Kathleen Marshall (born September 28, 1962) is an American director, choreographer, and creative consultant.

Life and career
Born in Madison, Wisconsin, she graduated from Taylor Allderdice High School in Pittsburgh, Pennsylvania, in 1980 and Smith College in 1985. She worked in the Pittsburgh theatre scene when she was younger, performing with such companies as Pittsburgh Civic Light Opera. She began her Broadway career as an assistant to her brother Rob, the choreographer of Kiss of the Spider Woman, in 1993. The two also collaborated on She Loves Me (1993), Damn Yankees (1994), Victor/Victoria (1995) and Seussical (2000). She was the artistic director for the Encores! series of staged musical revivals from 1996 through 2000. During that time, she choreographed The Boys from Syracuse, Li'l Abner and Call Me Madam and both directed and choreographed Babes in Arms and Wonderful Town.

Marshall was a judge on the NBC reality series Grease: You're the One That I Want!. Viewers' votes selected the stars of the August 2007 Broadway revival of Grease, which she directed and choreographed.

The Encores! production of Wonderful Town transferred to Broadway in November 2003 and ran until January 2005, with both direction and choreography by Marshall. She was nominated for the Tony Award for Best Direction of a Musical and Best Choreography, and won for Best Choreography. She was the director and choreographer of the Broadway revival of Pajama Game which opened in February 2006 and which was the Broadway acting debut of Harry Connick Jr.

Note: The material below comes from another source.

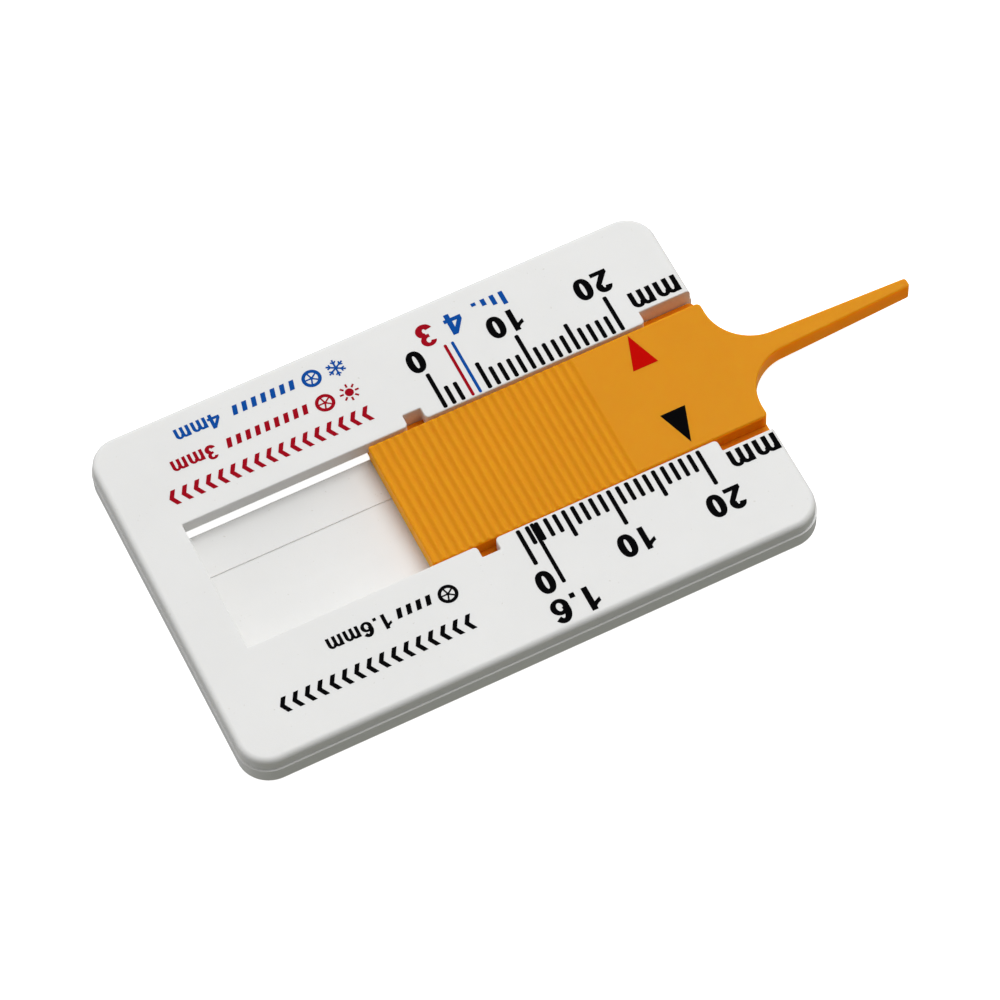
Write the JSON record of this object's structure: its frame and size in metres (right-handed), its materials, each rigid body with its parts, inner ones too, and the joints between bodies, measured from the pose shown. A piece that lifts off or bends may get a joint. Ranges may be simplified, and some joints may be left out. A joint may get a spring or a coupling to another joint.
{
  "type": "tyre tread depth gauge",
  "caption": "Flat pocket gauge: a moulded card with printed millimetre scales and a slider that pushes a thin probe out of one edge.",
  "frame": {"origin": "centre of the card's flat back face", "axes": "+X along the probe's travel, out of the card; +Y across the card; +Z out of the printed face"},
  "size_m": [0.0834, 0.0412, 0.0038],
  "materials": {
    "white_plastic": "satin moulded plastic",
    "orange_plastic": "satin moulded plastic"
  },
  "bodies": {
    "card": {"card_body": "white_plastic"},
    "probe_slider": {"slider": "orange_plastic"}
  },
  "joints": [
    {"name": "probe_slide", "type": "slide", "parent": "card", "child": "probe_slider", "axis": [1, 0, 0], "range_m": [-0.02, 0]}
  ]
}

Marshall directed and choreographed a Broadway revival of Cole Porter's Anything Goes beginning in April 2011, with Sutton Foster starring as Reno Sweeney. Marshall was nominated for the Tony Award for both directing and choreography and won for choreography. She was the director and choreographer of the musical Nice Work If You Can Get It which opened on Broadway in April 2012.

She directed the musical adaptation of the film, Ever After, on Broadway in the 2015-16 musical theatre season.

She directed the new television movie of Once Upon a Mattress which was broadcast on ABC in December 2005.

In 2021, Marshall served as the director and choreographer for the London revival of Anything Goes at the Barbican Theatre. For her work in the production, she won the Laurence Olivier Award for Best Theatre Choreographer.

Personal
In February 2009, Marshall received the Smith College Medal in honor of her work.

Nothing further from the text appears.